■ **Aim**: Start with the line containing "Reconstruct the object" and write out each line through the end of the listing, exactly as given.

■ **Recorded information**:
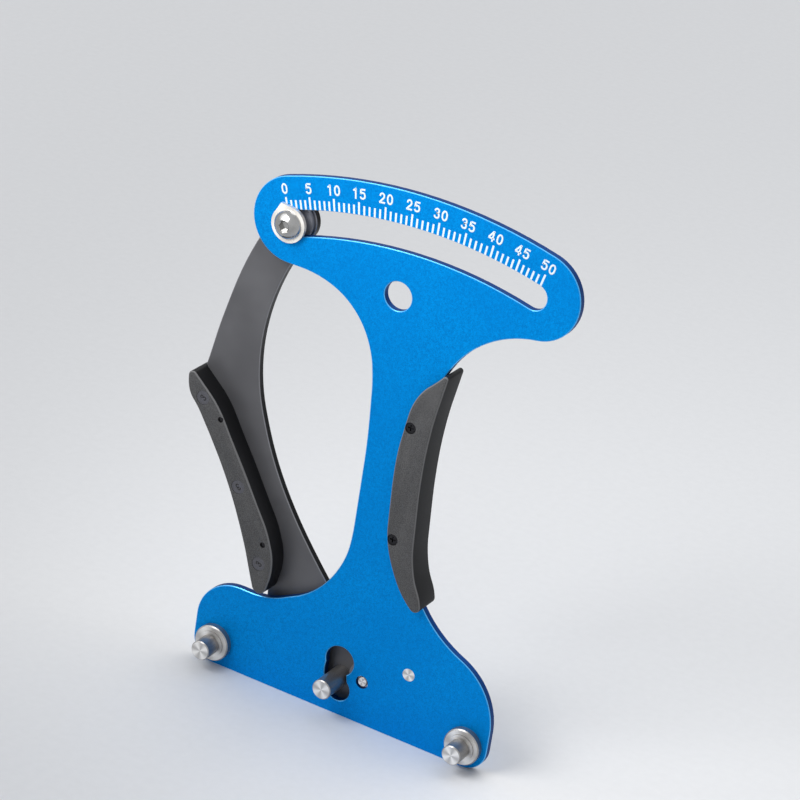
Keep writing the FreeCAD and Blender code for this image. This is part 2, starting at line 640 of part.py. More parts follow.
def coil_point(share):
    """A point of the coil's middle line and its direction; the climb starts and ends level."""
    start, end = spring_layout()[:2]
    turn = math.radians(end - start)
    angle = math.radians(start) + turn * share
    slope = 1 / (1 - COIL_EASE_SHARE)
    near = min(share, 1 - share)
    if near < COIL_EASE_SHARE:
        climbed = slope * near ** 2 / (2 * COIL_EASE_SHARE)
        steep = slope * near / COIL_EASE_SHARE
    else:
        climbed = slope * (near - COIL_EASE_SHARE / 2)
        steep = slope
    if share > 0.5:
        climbed = 1 - climbed
    rise = coil_rise()
    point = FreeCAD.Vector(COIL_R * math.cos(angle), COIL_START + rise * climbed, COIL_R * math.sin(angle))
    way = FreeCAD.Vector(-COIL_R * turn * math.sin(angle), rise * steep, COIL_R * turn * math.cos(angle))
    return point, way.normalize()


def spring_path():
    start, end, anchor_leg, stud_leg = spring_layout()
    quarters = math.ceil((end - start) / 90)
    stations = [coil_point(i / quarters) for i in range(quarters + 1)]
    first, first_way = stations[0]
    last, last_way = stations[-1]
    edges = [Part.makeLine(first - first_way * anchor_leg, first)]
    for (a, way_a), (b, way_b) in zip(stations, stations[1:]):
        edges += biarc(a, way_a, b, way_b)
    edges.append(Part.makeLine(last, last + last_way * stud_leg))
    return edges


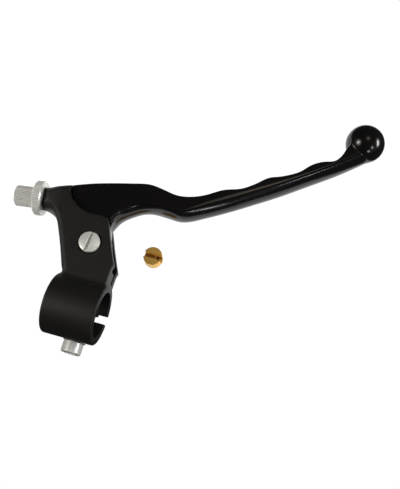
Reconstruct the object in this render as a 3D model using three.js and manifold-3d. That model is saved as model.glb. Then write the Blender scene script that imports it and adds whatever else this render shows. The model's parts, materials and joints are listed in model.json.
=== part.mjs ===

■ **Exercise solution**:
Reconstruct the object in this render as a 3D model using three.js and manifold-3d. That model is saved as model.glb. Then write the Blender scene script that imports it and adds whatever else this render shows. The model's parts, materials and joints are listed in model.json.
=== part.mjs ===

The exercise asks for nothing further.